Transformers have revolutionized the field of NLP by employing self-attention mechanisms to capture long-range dependencies in sequences. While transformers are inherently position-agnostic, effectively encoding position information is crucial for many language tasks. Previous approaches, such as sinusoidal [Vaswani et al., 2017] and trainable position encodings, merely add position information to the context representations but fail to incorporate it directly into the attention mechanism—particularly in architectures designed for linear attention.

Rotary Position Embedding (RoPE)

RoPE is an innovative approach to positional encoding, offering several advantageous properties over traditional methods. It achieves this by:

Encoding absolute positions with a rotation matrix that allows the integration of explicit relative position encoding into the self-attention mechanism.
Facilitating sequence length flexibility, which permits variable-length inputs without the need for re-training model parameters.
Implementing decaying inter-token dependency, which ensures that as the relative distance between tokens increases, their mutual contribution within the attention mechanism progressively decreases.

The implementation of RoPE is visualized in the following diagram:

Figure 1: Implementation of Rotary Position Embedding (RoPE).

Properties and Theoretical Insights

Long-term Decay Property

RoPE exhibits a long-term decay property, ensuring that the influence of widely separated tokens in a sequence diminishes over distance. This mirrors the rationale that tokens with vast relative distances should exhibit weaker semantic connections. The exponent in the sinusoidal function yields this decay effect, highlighting RoPE's reflection of linguistic intuition.

Figure 2: Long-term decay of RoPE.

Integration with Linear Attention

RoPE seamlessly integrates with linear attention mechanisms, such as those used in Performer models, allowing for efficient computation in transformer layers with linear complexity. This integration is accomplished by maintaining the rotational matrix multiplication, preserving the norm of embeddings and ensuring stable learning dynamics.

Experimental Evaluation

Language Modeling Pre-training

RoPE was evaluated in pre-training settings, replacing traditional sinusoidal encodings in BERT models. Results demonstrated faster convergence for RoFormer compared to vanilla BERT, due to RoPE's more effective positional representation.

(Figure 3 - Left)

Figure 3: Evaluation of RoPE in language modeling pre-training. Left: training loss for BERT and RoFormer.

Performance in Downstream Tasks

RoFormer was further validated on several NLP tasks from the GLUE benchmark suite, exhibiting superior or comparable performance to BERT in tasks such as semantic equivalence detection and sentiment analysis. RoFormer's handling of longer sequences showed marked improvements, especially when sequence lengths exceeded 512 tokens.

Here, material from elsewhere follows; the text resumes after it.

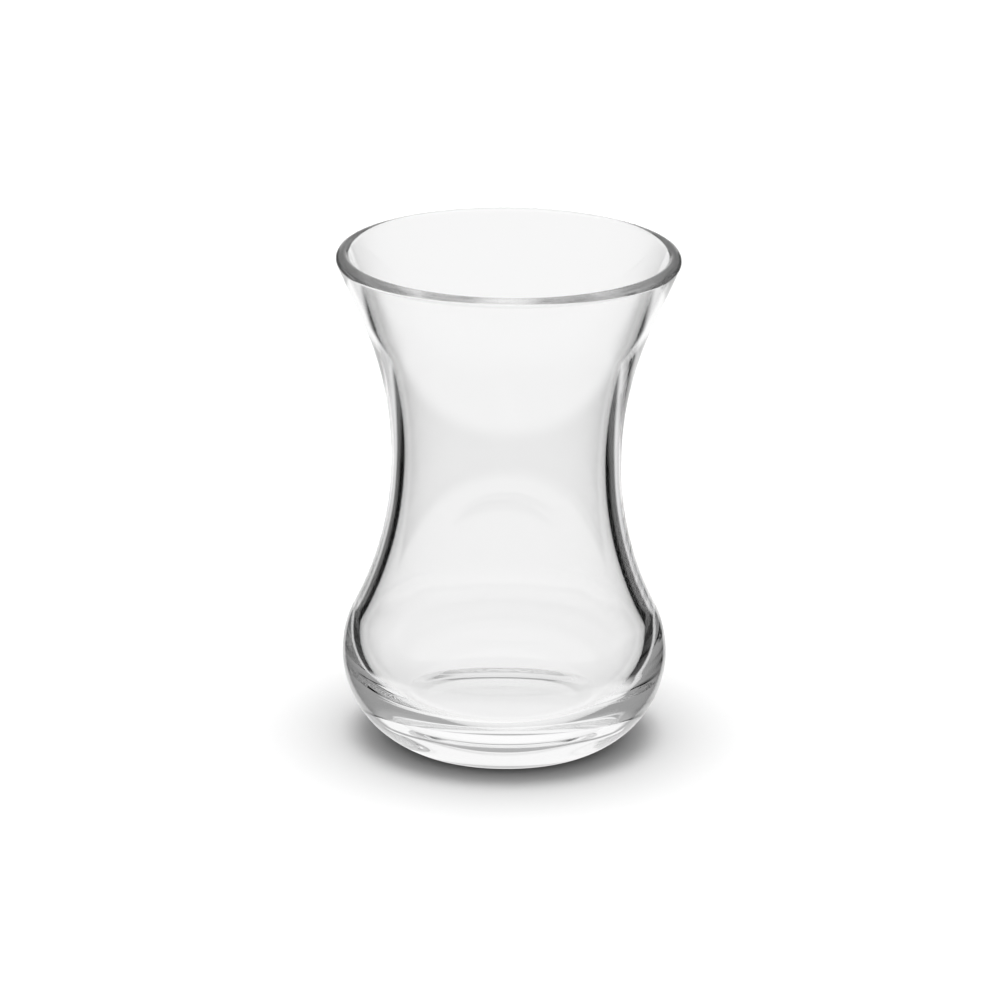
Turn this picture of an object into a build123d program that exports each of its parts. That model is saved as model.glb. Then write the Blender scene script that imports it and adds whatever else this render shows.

Implications and Future Directions

RoFormer's architectural advancements prompt reconsideration of conventional positional encoding in transformers, enabling more efficient training and improved performance, especially in processing long sequences. Future research could extend RoPE's principles to other domains within machine learning, facilitate advancements in multimodal architectures, or inspire further optimizations in low-resource environments.

Conclusion

"RoFormer: Enhanced Transformer with Rotary Position Embedding" introduces a significant improvement to positional encoding in transformers, through RoPE. By integrating relative positional encoding into self-attention, RoPE enhances both the flexibility and performance of transformer-based models, particularly in handling longer contexts. This method not only ensures more robust pre-training and fine-tuning but also paves the way for scalable, large-scale LLM deployments.